And if you run the catch block and then go back and unwind the stack, it still leaves the question of what happens when a destructor throws during stack unwinding. Do you call the same catch block again (and then have to check for possible double free etc.), or do you let an exception that was surrounded by catch(…) escape out to the calling function just because it was already called once? Neither seems pleasant.
>Constructor exceptions are bad because they can cause program termination when objects are constructed in the global scope. Global objects are generally bad, of course, since their construction order is undefined, but they are allowed and they are sometimes used by the standard (e.g. cin, cout). This is not a hard one to solve: give programmers a way to catch exceptions that are thrown before main is called or after main exits.
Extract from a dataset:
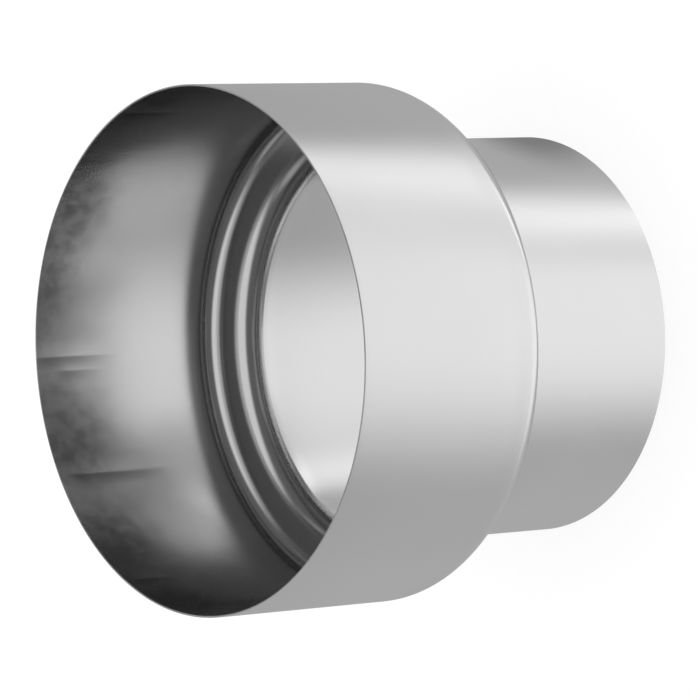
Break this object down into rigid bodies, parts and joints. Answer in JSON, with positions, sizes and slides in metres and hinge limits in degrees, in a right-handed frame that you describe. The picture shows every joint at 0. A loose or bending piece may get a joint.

That's a fair suggestion for how to improve the language, but to go from there to arguing that constructors shouldn't throw exceptions doesn't follow. The conclusion should be instead that global variables shouldn't be instantiated using constructors that throw exceptions unless program termination is the desired result when such an exception occurs -- which it actually is in most cases, because having uninitialized global variables floating around is unwise to say the least.
Also, if it should ever become an actual problem in a specific instance, there is always the possibility of initializing the object with a different, non-throwing constructor and then having main reinitialize it on startup and catch any exceptions.
>Saying that 64 bits is enough for any application is kind of like saying that 640k is enough RAM for any application.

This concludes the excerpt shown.